Publié le 26 Jan 2017 - 03:36
PAP SAINE (JOURNALISTE CO-DRIECTEUR THE POINT)

‘‘Une nouvelle demande d’enquête sur la mort de Dayda Hydara sera introduite’’

 

Il a été là pendant les années de plomb qu’a subi le journalisme gambien dont le point d’orgue a été l’assassinat de son collègue Dayda Hydara. Le co-directeur du quotidien The Point esquisse ce qui devrait être les avantages de la presse avec le nouveau président.

 

Yahya Jammeh est  parti depuis maintenant quatre jours et on sent déjà la tutelle sur la presse se dissiper. Quelle sera la suite pour la liberté d’expression en Gambie ?

Tout dépend de Barrow et de son staff. Il a une bonne équipe composée de technocrates quand on sait que les 22 dernières années ont été celles de terreur, de détention des hommes, d’assassinats etc. Barrow va tourner la page et c’est tant mieux pour nous hommes des médias qui avions subi les pires difficultés avec l’ancien gouvernement. J’ai été personnellement emprisonné à maintes reprises ; on a assassiné mon collègue Dayda Hydara (Ndlr : Haidara). Pour le moment, son dossier n’a connu aucune avancée. Rien ! Avec les nouvelles autorités, nous allons introduire une nouvelle demande pour qu’il y ait enquête. On a travaillé dans une atmosphère vraiment lugubre parce que pour être journaliste, ou avoir une maison de presse, il fallait déposer ton propre titre foncier et apporter une simple caution de 10 000 F CFA. Et malgré toutes ces garanties, on pouvait aller en prison pour quinze ans, et payer une amende de 60 millions de F CFA le plus naturellement du monde.

Sous le régime de Jammeh, on n’a fait qu’accroître les répressions et accroître les punitions et les restrictions.
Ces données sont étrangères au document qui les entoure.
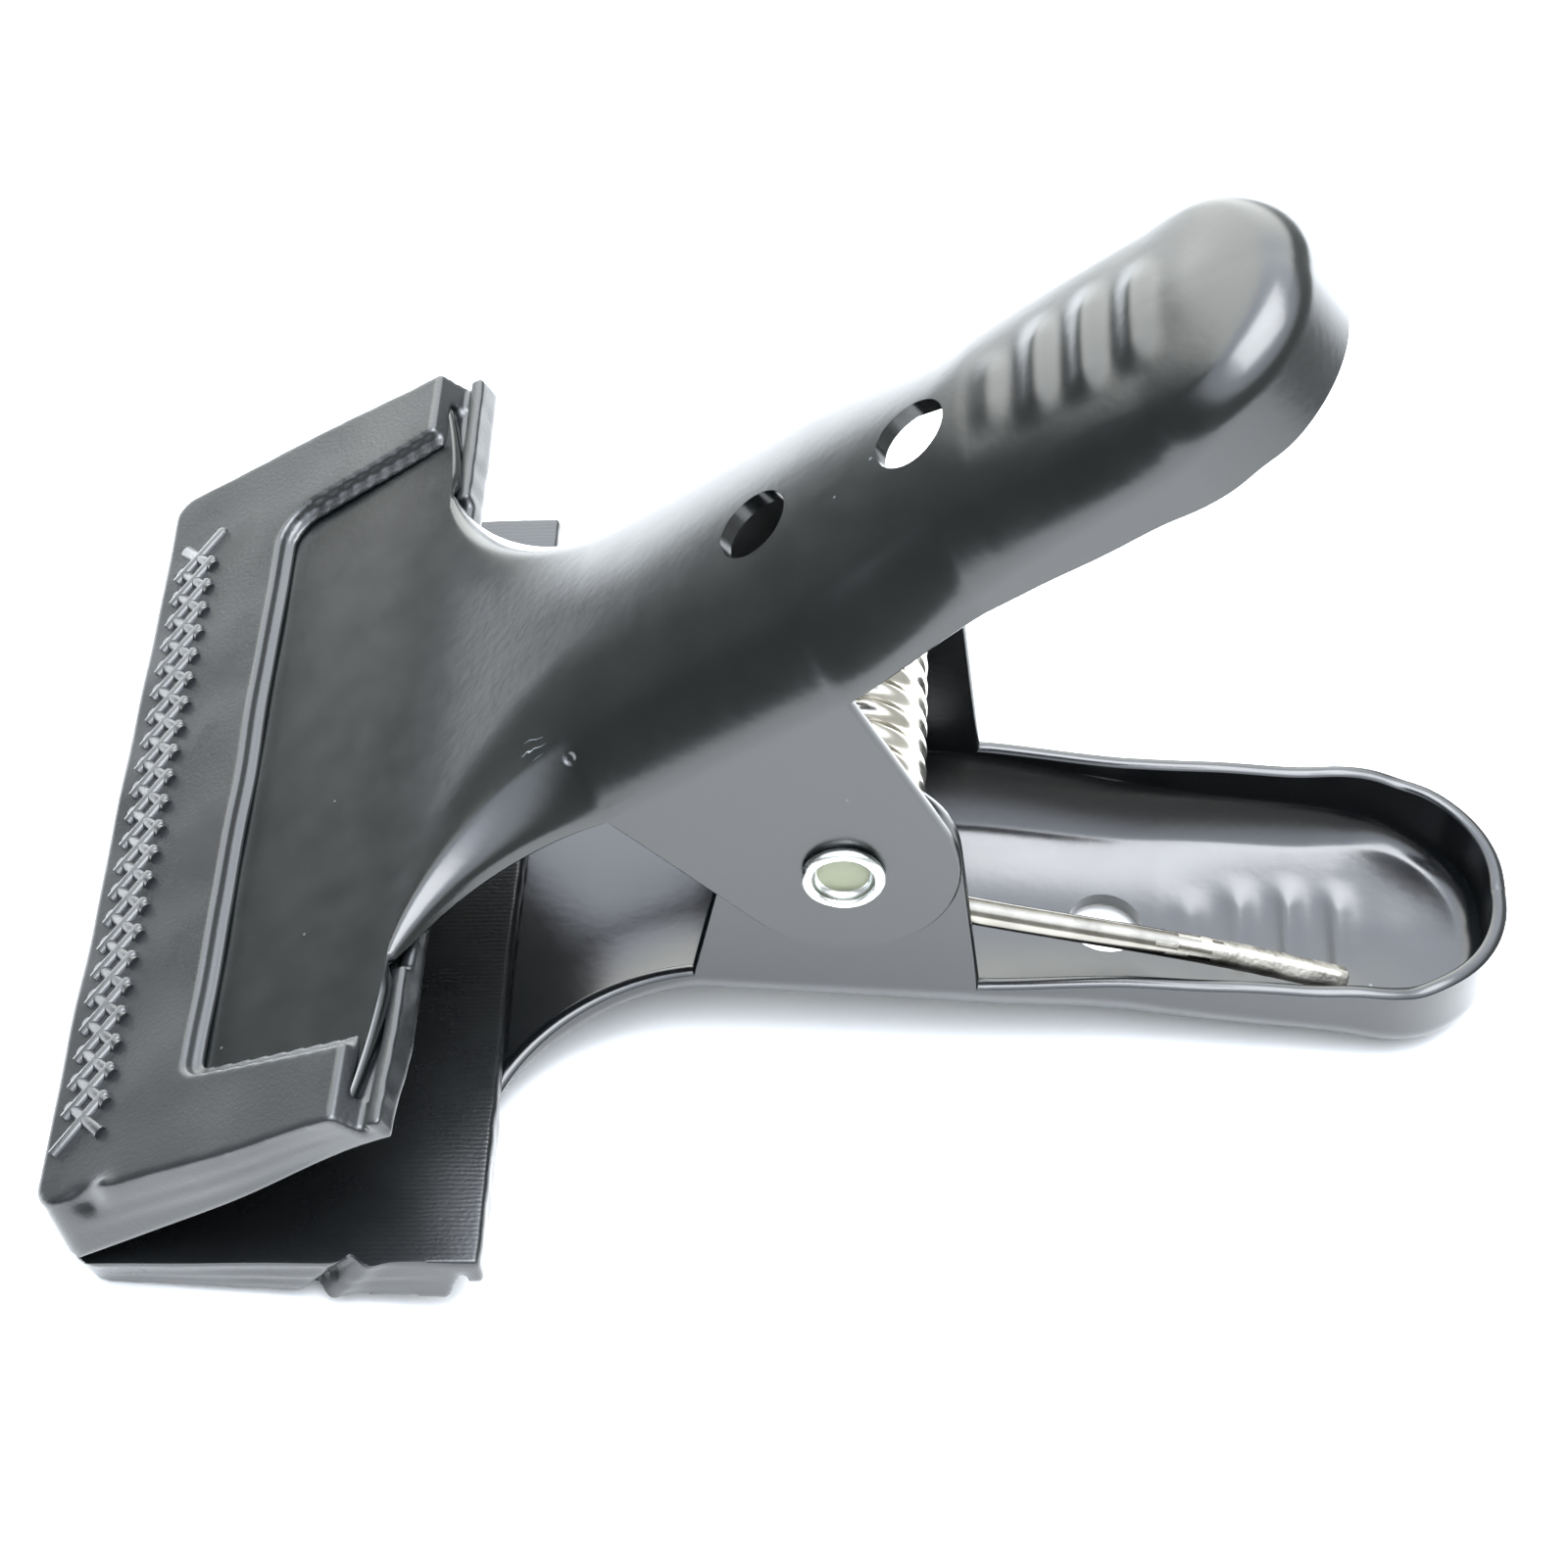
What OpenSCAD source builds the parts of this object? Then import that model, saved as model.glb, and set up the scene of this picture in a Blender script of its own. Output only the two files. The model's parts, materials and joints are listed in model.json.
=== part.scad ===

De toute façon, l’Union des syndicats de journalistes va saisir le président pour lui exposer tous les problèmes. Adama Barrow a énormément de choses à faire surtout sur les questions des libertés et des droits humains. Les attentes sont peut-être trop grandes pour Barrow, mais c’est normal. Nous sommes un pays très sous-développé, ne disposant pratiquement pas de ressources. Le tourisme est l’un des rares secteurs qui fonctionne mais la saison touristique a été catastrophique avec ces troubles qu’on a traversés. On espère une aide de la communauté internationale pour un plan de relance de l’économie.

Beaucoup de personnes craignent des représailles sur les partisans de Jammeh. Pouvez-vous dire qu’il n’y aura pas de chasse aux sorcières ?

Il n’y en aura pas. Je ne crois pas que ce soit la meilleure des solutions, mais un tort incommensurable a été causé aux citoyens et à la nation gambienne. Il serait bon d’établir certaines commissions d’enquête ou de réconciliation. On doit vraiment savoir ce qu’il en est des avoirs de Jammeh. C’était un véritable commerçant. Il vendait tout : huile de palme, saumons, vaches. C’était même un marchand de sable et de pierres. C’est un homme d’affaires qui était aux manettes de l’Etat. Il y a également de graves accusations sur la mort de milliers de gens qu’on doit étudier qui pèsent sur lui. Il devra être éventuellement poursuivi. Il n’y a pas d’accord qui tienne.

Qu’est-ce qui a été déterminant dans l’issue de cette crise, les forces armées Cedeao (Ecomig) ou l’intervention du président guinéen Alpha Condé ?

Les Forces de la Cedeao ont été décisives. Elles étaient près de la frontière et avaient montré qu’elles étaient prêtes à entrer dans le pays. Elles avaient carte branche pour entrer et faire régner la voix, le choix du peuple gambien. En sentant que le dernier ultimatum, vendredi midi, n’était pas de la plaisanterie, Yahya Jammeh a vite fait d’inviter les présidents guinéen et mauritanien pour une dernière fois pour 72 heures. C’est une manœuvre qui a réussi.